Use these commands on the server:

sudo systemctl restart polish-open-source-rank.service
sudo systemctl restart polish-open-source-rank-discord-bot.service
sudo systemctl restart polish-open-source-rank-crawl-resume.service

Monthly and package jobs are long-running one-shot units. Do not restart them before checking whether they are actively writing:

systemctl status polish-open-source-rank-monthly.service --no-pager
systemctl status polish-open-source-rank-packages.service --no-pager
curl -fsS -u "$INTERNAL_BASIC_AUTH_USERNAME" https://polish-open-source.pl/internal/jobs

Internal operations pages must require application Basic Auth.
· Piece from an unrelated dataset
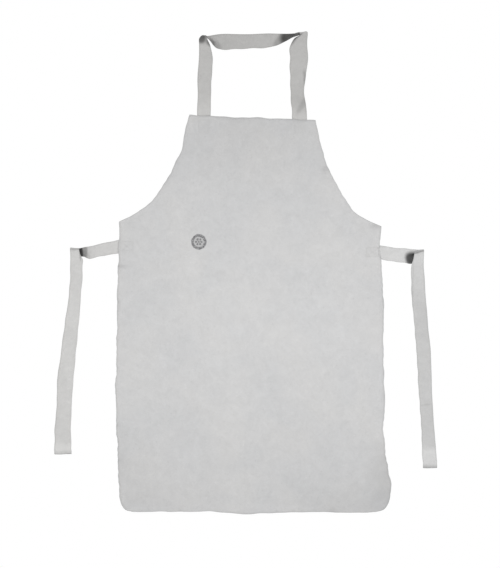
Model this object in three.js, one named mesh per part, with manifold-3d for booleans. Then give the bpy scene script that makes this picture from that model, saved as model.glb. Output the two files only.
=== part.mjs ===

A request without credentials should fail with the app-owned challenge:

curl -fsS -o /dev/null -w '%{http_code}\n' https://polish-open-source.pl/internal/jobs

Expected status: 401.

Stuck monthly or packages

  1. Check /internal/jobs with the application Basic Auth credentials for the active section and last heartbeat.
  2. Check Sentry for the matching monthly-rankings or package-rankings check-in.
  3. Inspect the host alert timer with journalctl -u polish-open-source-rank-alerts.service -n 50 --no-pager.
  4. Inspect job logs with journalctl -u polish-open-source-rank-monthly.service -n 200 --no-pager or the packages unit.
  5. If the job is stale and no process is still doing useful work, stop the unit and run bin/resume_crawls through polish-open-source-rank-crawl-resume.service.

Restore backup

  1. Stop web, Discord bot, monthly and packages units.
  2. Copy the selected SQLite backup to a temporary path.
  3. Run an integrity check on the copy.
  4. Replace the active public snapshot or working database only after the integrity check passes.
  5. Start web first, smoke test public pages, then restart background units.